Patrick: I was told by somebody who worked at Mars Confectionery that they were very principles driven (I believe principles are similar to values). His lived experience of Mars was that it was very principles-driven.

Victor: Mars was started by the Quakers. The Quakers are very interesting because they are very ethical and very successful.

Dave: Those values have been handed down, from a spiritual point of view. These days we don’t have many practices that take us from our own self-preoccupation to consider the way we live our values.

– — – – – – – – – – – – – – –

Conversation around the Festival of Human Organising

Update from Patrick. I am feeling a bit overwhelmed with what needs to be done. There has been considerable interest shown in the Festival, and people have offered to run events, but I don’t know what the next steps are.

Victor: Also, try to find partner organisations. Like Enlivening Edge, the RSA Reinventing Organisations group and so on.

Anna: You’re not on your own, Patrick. We are organising it, not you.
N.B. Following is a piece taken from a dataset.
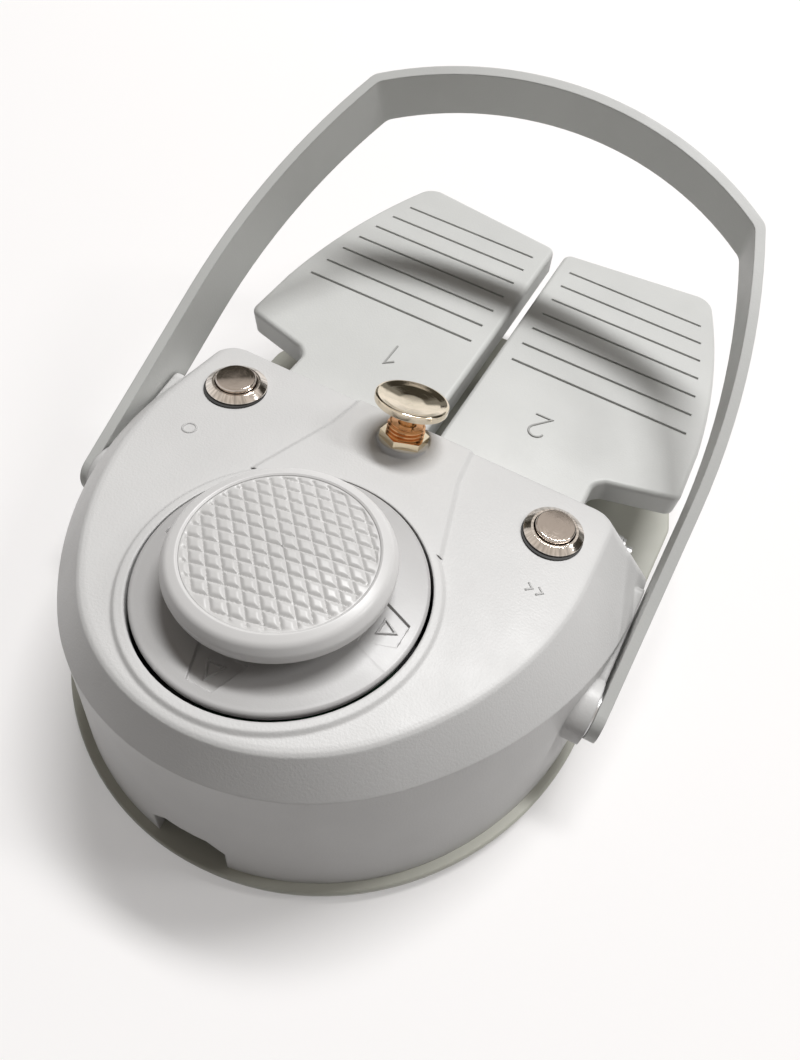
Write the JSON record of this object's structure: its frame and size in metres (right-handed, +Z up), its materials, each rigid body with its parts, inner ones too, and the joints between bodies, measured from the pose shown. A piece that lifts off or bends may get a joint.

Francois: Could we find an umbrella organisation to host the Festival?

Anna: Set up a Mailchimp account and people can load up their information.

Dave: Maybe there is an invitation to go out to help co-organise. I will set out the principles for organising the festival, based on the best of what’s out there. Then you can invite people.

Anna: In any festival, not everyone will get to all the events. You’ll get some events that are really popular and some fail, and you can’t work it out in advance.